In the first place currency depreciation - which usually accompanies inflation – is positive for liquidating government debt and ensuring that the budget is implemented, when the state receives more from US dollars than would otherwise obtain if the currency was strong.
This translates into eased implementation of the budget but is negative in actual purchasing power, where the problem would be directed at development projects – sensitive to local prices of materials.
Inflation is pointed out by the MP as the big problem for the economy, whereas all responsible economists in the US urge the government to allow inflation to rise somewhat, so that companies invest and people are employed, whereas if the currency mill stops churning out money, credit falters and growth is stymied.
At the regional level, both Kenya and Uganda have higher levels of inflation than Tanzania but face no budget crisis, in which case the budget crisis is not due to inflation but the public sector burdens that the Treasury is carrying, beefed lately by a massive energy sector rescue package without donor agency backing.
And as the Kigoma North MP was among the key pushers of the massive Sh1.2trillion additional budget, it is evident he has to avoid pointing a finger in the right direction, as it would also point at the need to start restructuring the power sector as such.
That is basically where the matter is, to so speak, left standing, namely that the BoT has reached the limits of its use of debt instruments that conforms to existing commitments as to monetary stability generally, but is nowhere attaining the fiscal balances promised in the budget.
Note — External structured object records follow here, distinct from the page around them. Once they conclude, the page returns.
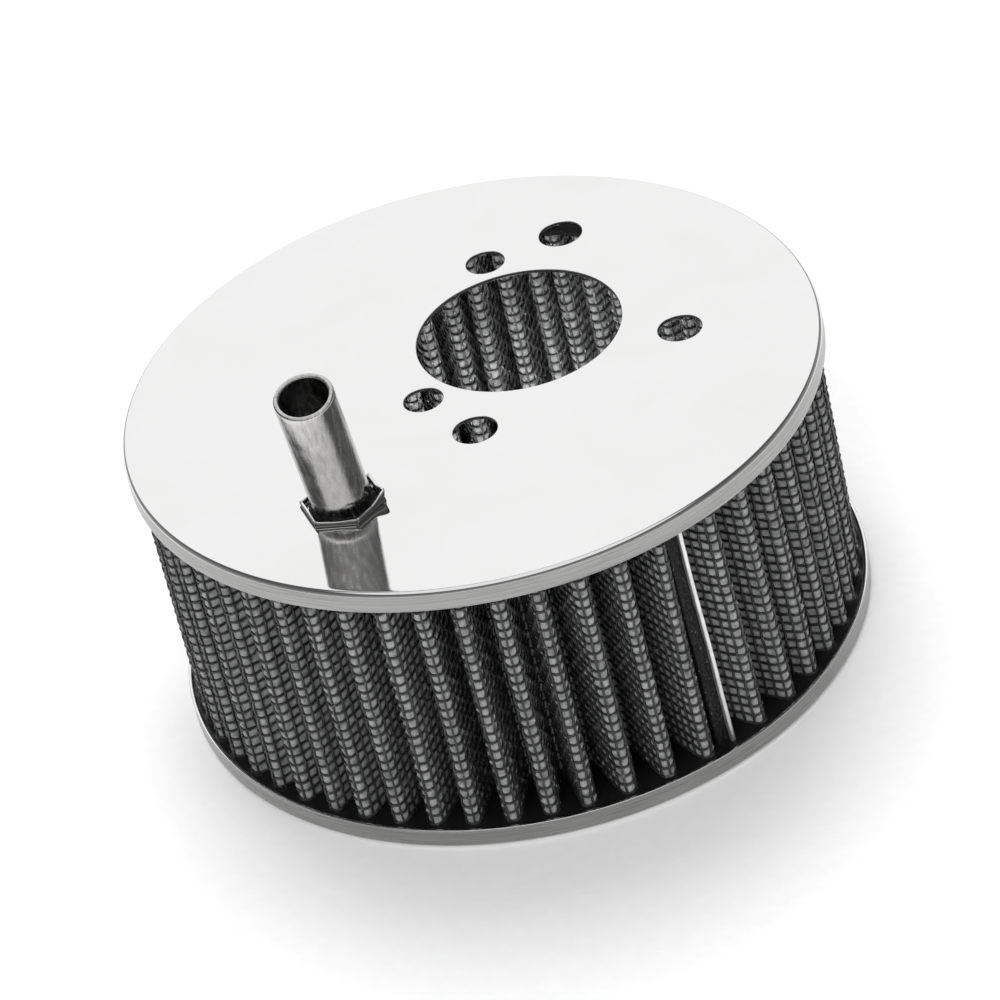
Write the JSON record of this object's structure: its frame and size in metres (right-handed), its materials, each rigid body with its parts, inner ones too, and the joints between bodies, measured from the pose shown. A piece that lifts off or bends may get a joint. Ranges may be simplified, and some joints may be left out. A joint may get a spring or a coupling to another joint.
{
  "type": "air filter",
  "caption": "Round pleated-gauze pancake air filter with polished plates, an off-centre carburettor bore, flange bolt holes and a leaning breather tube.",
  "frame": {"origin": "centre of the cover plate's outer face, on the filter's own axis", "axes": "+Z along the filter's axis towards the base plate and carburettor; +X from the bore's centre towards the single flange bolt hole"},
  "size_m": [0.15, 0.15, 0.1015],
  "materials": {
    "polished_steel": "mirror polished",
    "tube_steel": "drawn and buffed",
    "coated_wire": "semi-gloss black coating",
    "cotton_gauze": "woven, lightly oiled",
    "potting": "cast, satin",
    "sealant": "smoothed bead",
    "seam_aluminium": "bright"
  },
  "bodies": {
    "root": {"base_plate": "polished_steel", "cover_plate": "polished_steel", "breather_tube": "tube_steel", "breather_collar": "polished_steel", "breather_bead": "sealant", "outer_mesh": "coated_wire", "inner_mesh": "coated_wire", "gauze_layer_1": "cotton_gauze", "gauze_layer_2": "cotton_gauze", "gauze_layer_3": "cotton_gauze", "gauze_layer_4": "cotton_gauze", "seam_strip": "seam_aluminium", "seam_sealant": "sealant", "cover_end_potting": "potting", "base_end_potting": "potting"}
  },
  "joints": []
}
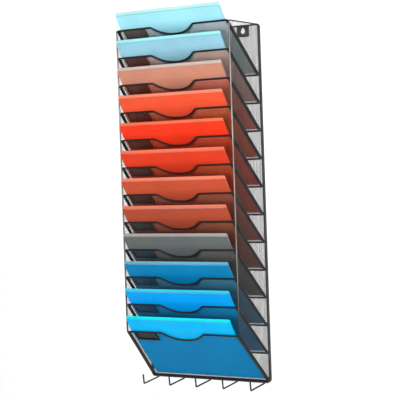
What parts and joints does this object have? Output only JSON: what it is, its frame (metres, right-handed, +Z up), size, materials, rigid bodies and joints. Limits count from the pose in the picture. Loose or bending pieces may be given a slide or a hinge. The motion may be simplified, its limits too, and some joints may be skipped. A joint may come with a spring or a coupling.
{
  "type": "hanging file rack",
  "caption": "Tall wall-hung rack of sloping black mesh pockets in a wire frame, with finger notches, label holders, coloured folders that lift out, and a row of key hooks.",
  "frame": {"origin": "on the wall plane, midway between the two keyholes' round holes", "axes": "+X to the viewer's right, +Y into the wall, +Z up; the pockets are at -Y"},
  "size_m": [0.3452, 0.1533, 0.9235],
  "materials": {
    "black_wire": "satin black powder coat on round steel wire and flat steel bar",
    "black_mesh": "satin black powder coat on fine expanded steel mesh",
    "black_sheet": "satin black powder coat on pressed steel sheet",
    "folder_card_01": "smooth coloured card with a soft sheen",
    "folder_card_02": "smooth coloured card with a soft sheen",
    "folder_card_03": "smooth coloured card with a soft sheen",
    "folder_card_04": "smooth coloured card with a soft sheen",
    "folder_card_05": "smooth coloured card with a soft sheen",
    "folder_card_06": "smooth coloured card with a soft sheen",
    "folder_card_07": "smooth coloured card with a soft sheen",
    "folder_card_08": "smooth coloured card with a soft sheen",
    "folder_card_09": "smooth coloured card with a soft sheen",
    "folder_card_10": "smooth coloured card with a soft sheen",
    "folder_card_11": "smooth coloured card with a soft sheen",
    "folder_card_12": "smooth coloured card with a soft sheen"
  },
  "bodies": {
    "rack": {"back_frame": "black_wire", "back_mesh": "black_mesh", "hanger_plate_left": "black_sheet", "hanger_plate_right": "black_sheet", "front_wire_left": "black_wire", "front_wire_right": "black_wire", "top_arms": "black_wire", "low_arms": "black_wire", "side_mesh_left": "black_mesh", "side_mesh_right": "black_mesh", "pocket_frame_01": "black_wire", "pocket_mesh_01": "black_mesh", "label_holder_01": "black_sheet", "pocket_frame_02": "black_wire", "pocket_mesh_02": "black_mesh", "label_holder_02": "black_sheet", "pocket_frame_03": "black_wire", "pocket_mesh_03": "black_mesh", "label_holder_03": "black_sheet", "pocket_frame_04": "black_wire", "pocket_mesh_04": "black_mesh", "label_holder_04": "black_sheet", "pocket_frame_05": "black_wire", "pocket_mesh_05": "black_mesh", "label_holder_05": "black_sheet", "pocket_frame_06": "black_wire", "pocket_mesh_06": "black_mesh", "label_holder_06": "black_sheet", "pocket_frame_07": "black_wire", "pocket_mesh_07": "black_mesh", "label_holder_07": "black_sheet", "pocket_frame_08": "black_wire", "pocket_mesh_08": "black_mesh", "label_holder_08": "black_sheet", "pocket_frame_09": "black_wire", "pocket_mesh_09": "black_mesh", "label_holder_09": "black_sheet", "pocket_frame_10": "black_wire", "pocket_mesh_10": "black_mesh", "label_holder_10": "black_sheet", "pocket_frame_11": "black_wire", "pocket_mesh_11": "black_mesh", "label_holder_11": "black_sheet", "pocket_frame_12": "black_wire", "pocket_mesh_12": "black_mesh", "label_holder_12": "black_sheet", "key_hooks": "black_wire"},
    "folder_01": {"folder_01": "folder_card_01"},
    "folder_02": {"folder_02": "folder_card_02"},
    "folder_03": {"folder_03": "folder_card_03"},
    "folder_04": {"folder_04": "folder_card_04"},
    "folder_05": {"folder_05": "folder_card_05"},
    "folder_06": {"folder_06": "folder_card_06"},
    "folder_07": {"folder_07": "folder_card_07"},
    "folder_08": {"folder_08": "folder_card_08"},
    "folder_09": {"folder_09": "folder_card_09"},
    "folder_10": {"folder_10": "folder_card_10"},
    "folder_11": {"folder_11": "folder_card_11"},
    "folder_12": {"folder_12": "folder_card_12"}
  },
  "joints": [
    {"name": "folder_01_lift", "type": "slide", "parent": "rack", "child": "folder_01", "axis": [0, -0.7071, 0.7071], "range_m": [0, 0.18]},
    {"name": "folder_02_lift", "type": "slide", "parent": "rack", "child": "folder_02", "axis": [0, -0.7071, 0.7071], "range_m": [0, 0.18]},
    {"name": "folder_03_lift", "type": "slide", "parent": "rack", "child": "folder_03", "axis": [0, -0.7071, 0.7071], "range_m": [0, 0.18]},
    {"name": "folder_04_lift", "type": "slide", "parent": "rack", "child": "folder_04", "axis": [0, -0.7071, 0.7071], "range_m": [0, 0.18]},
    {"name": "folder_05_lift", "type": "slide", "parent": "rack", "child": "folder_05", "axis": [0, -0.7071, 0.7071], "range_m": [0, 0.18]},
    {"name": "folder_06_lift", "type": "slide", "parent": "rack", "child": "folder_06", "axis": [0, -0.7071, 0.7071], "range_m": [0, 0.18]},
    {"name": "folder_07_lift", "type": "slide", "parent": "rack", "child": "folder_07", "axis": [0, -0.7071, 0.7071], "range_m": [0, 0.18]},
    {"name": "folder_08_lift", "type": "slide", "parent": "rack", "child": "folder_08", "axis": [0, -0.7071, 0.7071], "range_m": [0, 0.18]},
    {"name": "folder_09_lift", "type": "slide", "parent": "rack", "child": "folder_09", "axis": [0, -0.7071, 0.7071], "range_m": [0, 0.18]},
    {"name": "folder_10_lift", "type": "slide", "parent": "rack", "child": "folder_10", "axis": [0, -0.7071, 0.7071], "range_m": [0, 0.18]},
    {"name": "folder_11_lift", "type": "slide", "parent": "rack", "child": "folder_11", "axis": [0, -0.7071, 0.7071], "range_m": [0, 0.18]},
    {"name": "folder_12_lift", "type": "slide", "parent": "rack", "child": "folder_12", "axis": [0, -0.7071, 0.7071], "range_m": [0, 0.18]}
  ]
}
The critical aspect there is twofold, one that is beyond reach and another, beneath reach in the sense that no one is interested in it, especially those around the Kigoma North MP, but the minister had lounged in that direction in his previous Budget speech (2010/11, at paragraph 56 and 57, on the need to review the law on parastatals).
What is beyond reach is donor reticence to extend promised Budget support, as they disbursed close to Sh100bn lately, almost as an emergency, and it is unclear how much of the three trillion shillings donor financing is likely this year, or has already been confirmed for disbursement.
The other option, restructuring the public sector to cut fiscal burdens and bring in massive forex in so doing, will be resisted by all quarters in the National Assembly - until Minister Mkulo goes to the IMF for a standby loan.